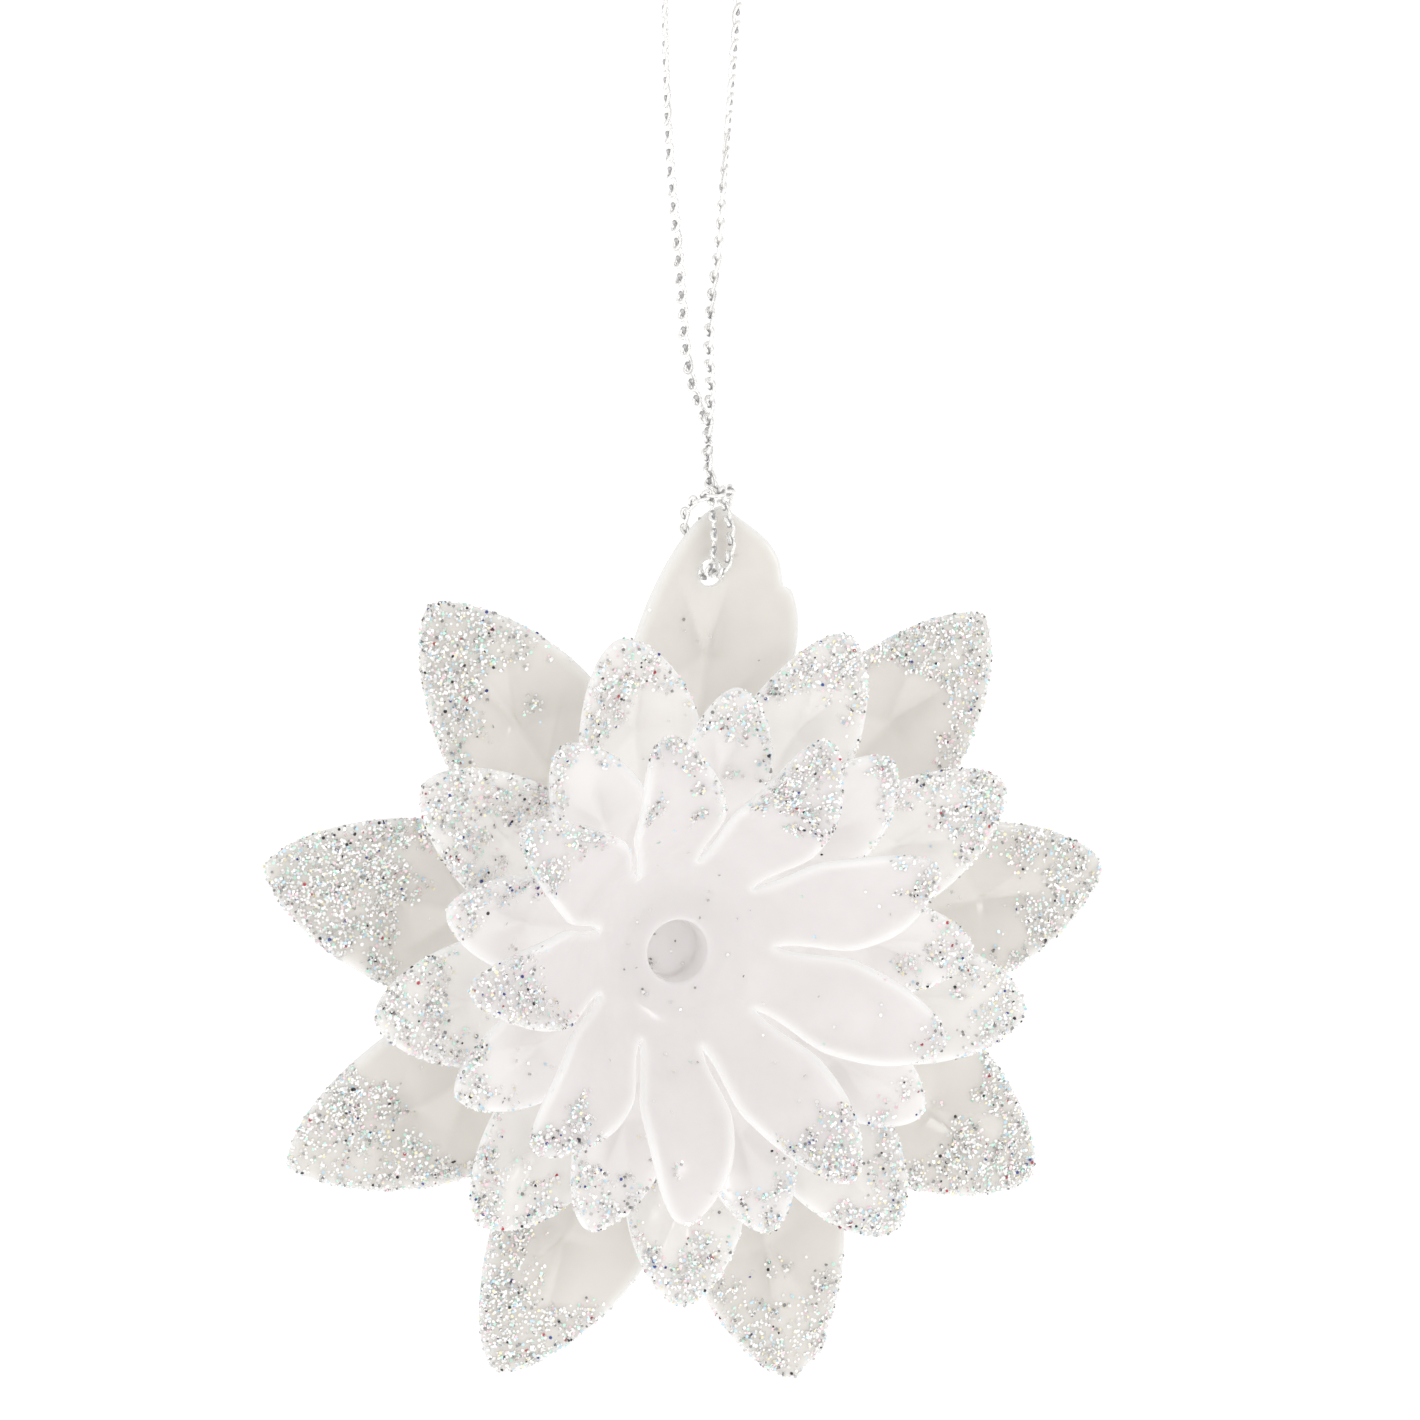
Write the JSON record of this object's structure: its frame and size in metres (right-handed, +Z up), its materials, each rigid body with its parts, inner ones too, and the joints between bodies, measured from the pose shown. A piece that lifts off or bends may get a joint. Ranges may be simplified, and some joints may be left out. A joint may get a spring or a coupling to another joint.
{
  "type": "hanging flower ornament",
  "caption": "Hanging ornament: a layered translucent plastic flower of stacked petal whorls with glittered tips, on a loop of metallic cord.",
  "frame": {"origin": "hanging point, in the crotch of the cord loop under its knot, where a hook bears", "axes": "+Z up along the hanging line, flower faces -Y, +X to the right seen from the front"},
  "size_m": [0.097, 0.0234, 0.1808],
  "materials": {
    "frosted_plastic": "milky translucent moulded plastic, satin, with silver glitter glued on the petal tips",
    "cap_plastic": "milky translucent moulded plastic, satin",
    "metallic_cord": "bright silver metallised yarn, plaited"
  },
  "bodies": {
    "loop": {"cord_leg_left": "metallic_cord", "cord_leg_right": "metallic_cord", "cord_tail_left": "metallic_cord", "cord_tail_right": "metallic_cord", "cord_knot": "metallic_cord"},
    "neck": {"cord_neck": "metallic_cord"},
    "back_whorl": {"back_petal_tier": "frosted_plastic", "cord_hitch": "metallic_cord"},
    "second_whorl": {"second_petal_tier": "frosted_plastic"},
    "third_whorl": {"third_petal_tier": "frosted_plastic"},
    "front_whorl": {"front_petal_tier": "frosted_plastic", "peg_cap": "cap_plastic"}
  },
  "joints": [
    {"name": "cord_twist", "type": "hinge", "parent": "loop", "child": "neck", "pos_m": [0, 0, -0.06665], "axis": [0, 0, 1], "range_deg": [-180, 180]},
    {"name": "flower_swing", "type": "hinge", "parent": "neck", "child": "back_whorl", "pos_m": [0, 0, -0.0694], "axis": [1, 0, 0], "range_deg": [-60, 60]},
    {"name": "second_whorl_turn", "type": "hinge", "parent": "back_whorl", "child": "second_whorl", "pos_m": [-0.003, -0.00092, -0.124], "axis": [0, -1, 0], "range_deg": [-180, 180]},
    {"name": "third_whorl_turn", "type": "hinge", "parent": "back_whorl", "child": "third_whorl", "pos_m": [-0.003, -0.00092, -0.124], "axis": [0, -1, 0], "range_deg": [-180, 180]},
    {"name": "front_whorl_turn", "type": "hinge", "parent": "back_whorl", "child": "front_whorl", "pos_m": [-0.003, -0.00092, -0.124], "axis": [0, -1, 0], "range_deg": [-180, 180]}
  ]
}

Given request:
Give the complete listing a second time, exactly as it reads.

In response:
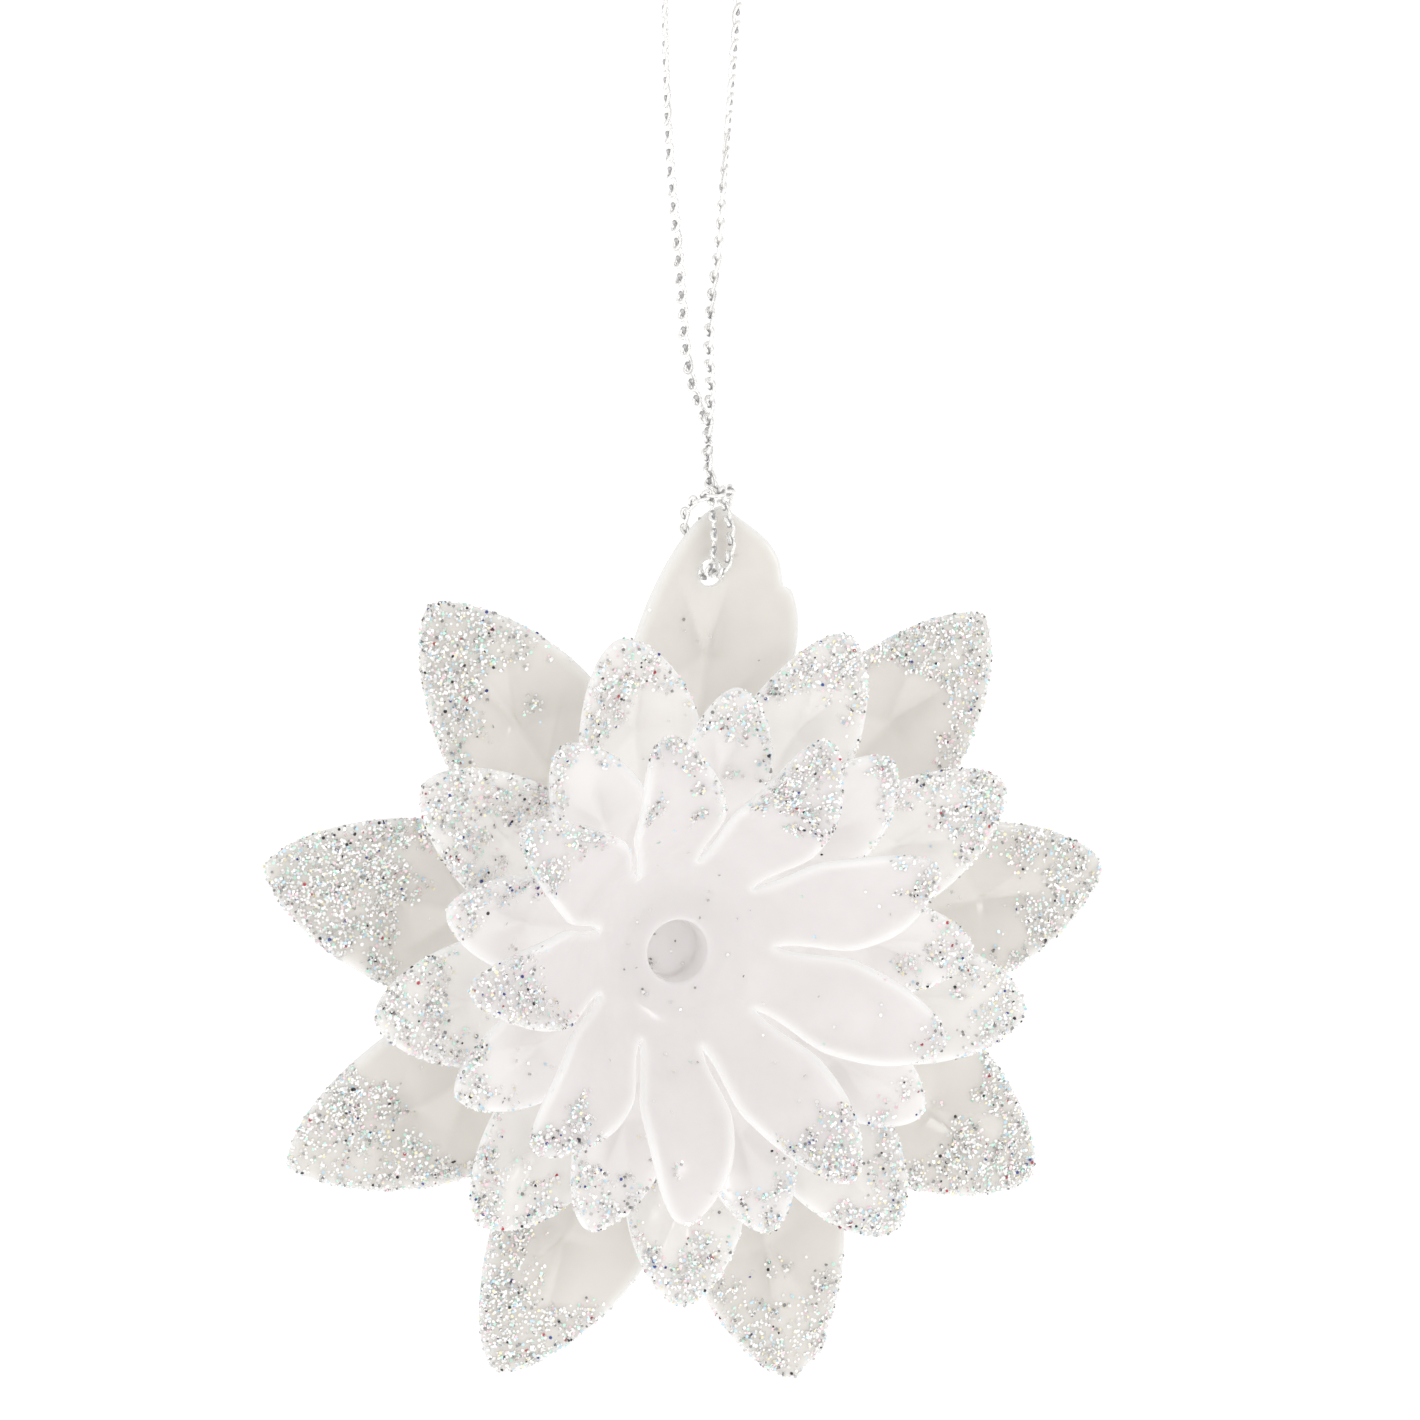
Write the JSON record of this object's structure: its frame and size in metres (right-handed, +Z up), its materials, each rigid body with its parts, inner ones too, and the joints between bodies, measured from the pose shown. A piece that lifts off or bends may get a joint. Ranges may be simplified, and some joints may be left out. A joint may get a spring or a coupling to another joint.
{
  "type": "hanging flower ornament",
  "caption": "Hanging ornament: a layered translucent plastic flower of stacked petal whorls with glittered tips, on a loop of metallic cord.",
  "frame": {"origin": "hanging point, in the crotch of the cord loop under its knot, where a hook bears", "axes": "+Z up along the hanging line, flower faces -Y, +X to the right seen from the front"},
  "size_m": [0.097, 0.0234, 0.1808],
  "materials": {
    "frosted_plastic": "milky translucent moulded plastic, satin, with silver glitter glued on the petal tips",
    "cap_plastic": "milky translucent moulded plastic, satin",
    "metallic_cord": "bright silver metallised yarn, plaited"
  },
  "bodies": {
    "loop": {"cord_leg_left": "metallic_cord", "cord_leg_right": "metallic_cord", "cord_tail_left": "metallic_cord", "cord_tail_right": "metallic_cord", "cord_knot": "metallic_cord"},
    "neck": {"cord_neck": "metallic_cord"},
    "back_whorl": {"back_petal_tier": "frosted_plastic", "cord_hitch": "metallic_cord"},
    "second_whorl": {"second_petal_tier": "frosted_plastic"},
    "third_whorl": {"third_petal_tier": "frosted_plastic"},
    "front_whorl": {"front_petal_tier": "frosted_plastic", "peg_cap": "cap_plastic"}
  },
  "joints": [
    {"name": "cord_twist", "type": "hinge", "parent": "loop", "child": "neck", "pos_m": [0, 0, -0.06665], "axis": [0, 0, 1], "range_deg": [-180, 180]},
    {"name": "flower_swing", "type": "hinge", "parent": "neck", "child": "back_whorl", "pos_m": [0, 0, -0.0694], "axis": [1, 0, 0], "range_deg": [-60, 60]},
    {"name": "second_whorl_turn", "type": "hinge", "parent": "back_whorl", "child": "second_whorl", "pos_m": [-0.003, -0.00092, -0.124], "axis": [0, -1, 0], "range_deg": [-180, 180]},
    {"name": "third_whorl_turn", "type": "hinge", "parent": "back_whorl", "child": "third_whorl", "pos_m": [-0.003, -0.00092, -0.124], "axis": [0, -1, 0], "range_deg": [-180, 180]},
    {"name": "front_whorl_turn", "type": "hinge", "parent": "back_whorl", "child": "front_whorl", "pos_m": [-0.003, -0.00092, -0.124], "axis": [0, -1, 0], "range_deg": [-180, 180]}
  ]
}